# EXERCISE DETAILS
Repeat the line that contains "The Blender code", the line that contains "ROUND_FACETS = 60", and all lines between them, exactly and with no other lines.

# MATERIAL FOR THE TASK
=======

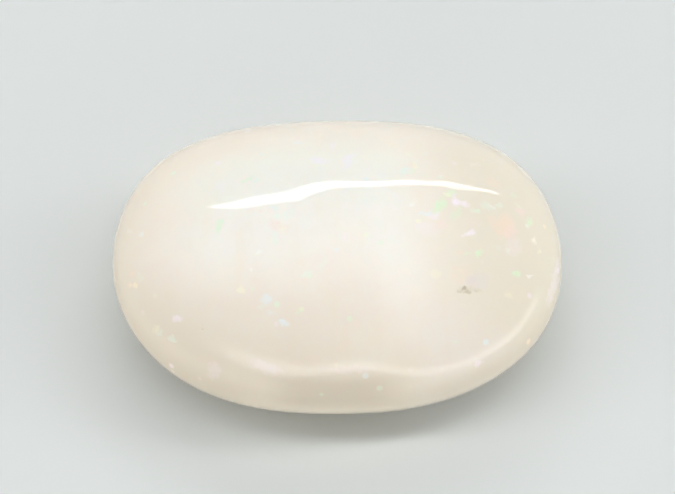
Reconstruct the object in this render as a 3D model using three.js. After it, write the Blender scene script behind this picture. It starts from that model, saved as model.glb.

=======

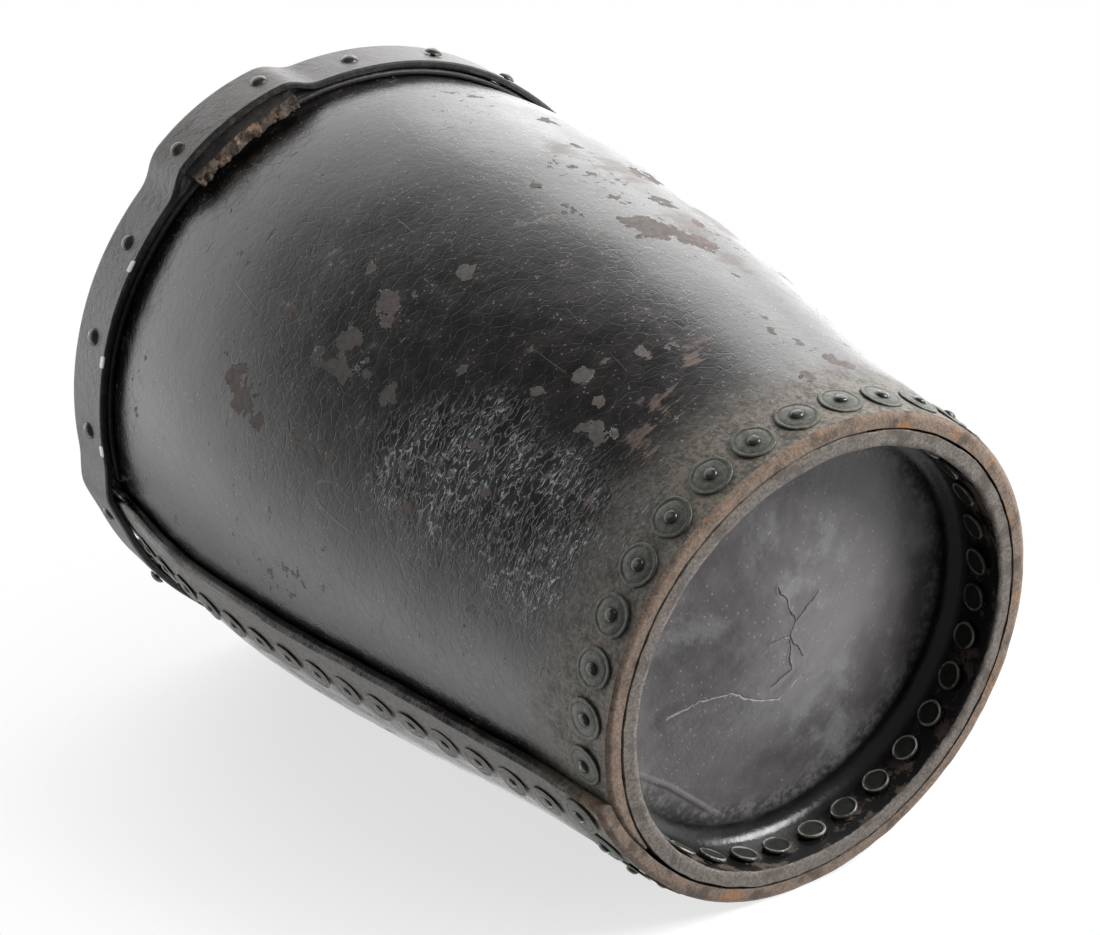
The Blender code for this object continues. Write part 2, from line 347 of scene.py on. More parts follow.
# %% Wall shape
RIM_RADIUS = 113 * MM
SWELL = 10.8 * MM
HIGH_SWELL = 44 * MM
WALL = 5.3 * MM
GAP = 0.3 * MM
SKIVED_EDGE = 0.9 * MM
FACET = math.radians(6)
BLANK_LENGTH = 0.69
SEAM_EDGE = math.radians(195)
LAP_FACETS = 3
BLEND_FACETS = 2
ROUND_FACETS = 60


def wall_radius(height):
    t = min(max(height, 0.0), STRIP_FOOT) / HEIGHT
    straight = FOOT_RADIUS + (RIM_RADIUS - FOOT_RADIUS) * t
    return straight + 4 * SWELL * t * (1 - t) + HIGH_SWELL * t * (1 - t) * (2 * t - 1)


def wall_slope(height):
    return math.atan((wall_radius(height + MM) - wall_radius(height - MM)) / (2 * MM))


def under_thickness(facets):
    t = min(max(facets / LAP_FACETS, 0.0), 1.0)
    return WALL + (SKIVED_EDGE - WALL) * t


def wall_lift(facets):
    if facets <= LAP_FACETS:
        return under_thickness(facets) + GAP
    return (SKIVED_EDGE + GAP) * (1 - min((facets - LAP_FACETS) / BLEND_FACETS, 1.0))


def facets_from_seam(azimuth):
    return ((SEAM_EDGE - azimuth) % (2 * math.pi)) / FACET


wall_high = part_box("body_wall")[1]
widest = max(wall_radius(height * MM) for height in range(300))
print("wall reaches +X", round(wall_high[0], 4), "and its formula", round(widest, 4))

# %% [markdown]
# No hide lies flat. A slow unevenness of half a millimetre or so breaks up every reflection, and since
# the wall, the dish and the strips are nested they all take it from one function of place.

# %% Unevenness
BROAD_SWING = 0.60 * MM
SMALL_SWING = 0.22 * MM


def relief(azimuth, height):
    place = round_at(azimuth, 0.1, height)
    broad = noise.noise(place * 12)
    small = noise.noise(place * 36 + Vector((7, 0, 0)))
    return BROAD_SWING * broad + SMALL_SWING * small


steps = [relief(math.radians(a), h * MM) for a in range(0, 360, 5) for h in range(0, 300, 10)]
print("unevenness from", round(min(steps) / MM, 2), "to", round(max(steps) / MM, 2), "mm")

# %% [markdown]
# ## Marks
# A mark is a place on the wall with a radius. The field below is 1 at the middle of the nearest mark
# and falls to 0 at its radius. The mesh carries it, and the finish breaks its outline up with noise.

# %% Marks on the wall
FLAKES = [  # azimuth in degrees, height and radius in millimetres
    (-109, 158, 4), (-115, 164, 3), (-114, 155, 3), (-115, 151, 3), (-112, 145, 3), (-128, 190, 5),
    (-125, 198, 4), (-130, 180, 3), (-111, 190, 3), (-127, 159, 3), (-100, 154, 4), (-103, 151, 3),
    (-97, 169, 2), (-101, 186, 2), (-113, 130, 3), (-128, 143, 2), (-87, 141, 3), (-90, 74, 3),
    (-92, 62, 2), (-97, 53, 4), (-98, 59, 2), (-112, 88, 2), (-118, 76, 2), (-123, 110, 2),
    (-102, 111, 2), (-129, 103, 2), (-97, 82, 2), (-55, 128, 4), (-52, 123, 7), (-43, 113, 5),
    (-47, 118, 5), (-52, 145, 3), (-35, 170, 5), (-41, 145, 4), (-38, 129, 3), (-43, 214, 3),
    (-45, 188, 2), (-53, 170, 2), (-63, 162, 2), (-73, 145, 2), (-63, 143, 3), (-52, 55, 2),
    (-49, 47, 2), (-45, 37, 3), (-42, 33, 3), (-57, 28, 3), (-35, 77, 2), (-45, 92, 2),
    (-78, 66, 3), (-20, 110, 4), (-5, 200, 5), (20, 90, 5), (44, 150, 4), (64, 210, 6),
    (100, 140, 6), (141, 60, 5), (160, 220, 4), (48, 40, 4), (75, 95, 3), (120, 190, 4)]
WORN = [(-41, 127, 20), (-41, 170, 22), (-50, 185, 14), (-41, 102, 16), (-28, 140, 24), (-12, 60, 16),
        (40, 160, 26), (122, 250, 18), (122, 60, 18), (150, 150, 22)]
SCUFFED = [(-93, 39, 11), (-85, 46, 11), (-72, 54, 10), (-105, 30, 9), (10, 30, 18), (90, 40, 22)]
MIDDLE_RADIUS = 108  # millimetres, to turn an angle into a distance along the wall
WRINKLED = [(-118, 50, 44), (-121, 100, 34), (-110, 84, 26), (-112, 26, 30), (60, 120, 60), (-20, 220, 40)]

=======

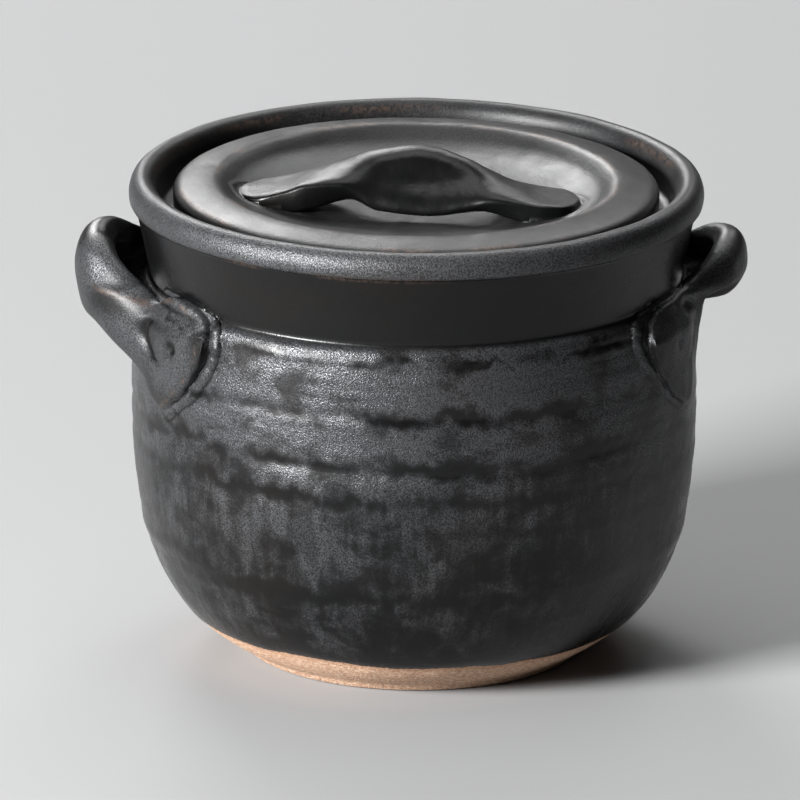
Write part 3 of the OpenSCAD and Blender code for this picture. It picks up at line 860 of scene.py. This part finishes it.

=======

# THE REPLY
The Blender code for this object continues. Write part 2, from line 347 of scene.py on. More parts follow.
# %% Wall shape
RIM_RADIUS = 113 * MM
SWELL = 10.8 * MM
HIGH_SWELL = 44 * MM
WALL = 5.3 * MM
GAP = 0.3 * MM
SKIVED_EDGE = 0.9 * MM
FACET = math.radians(6)
BLANK_LENGTH = 0.69
SEAM_EDGE = math.radians(195)
LAP_FACETS = 3
BLEND_FACETS = 2
ROUND_FACETS = 60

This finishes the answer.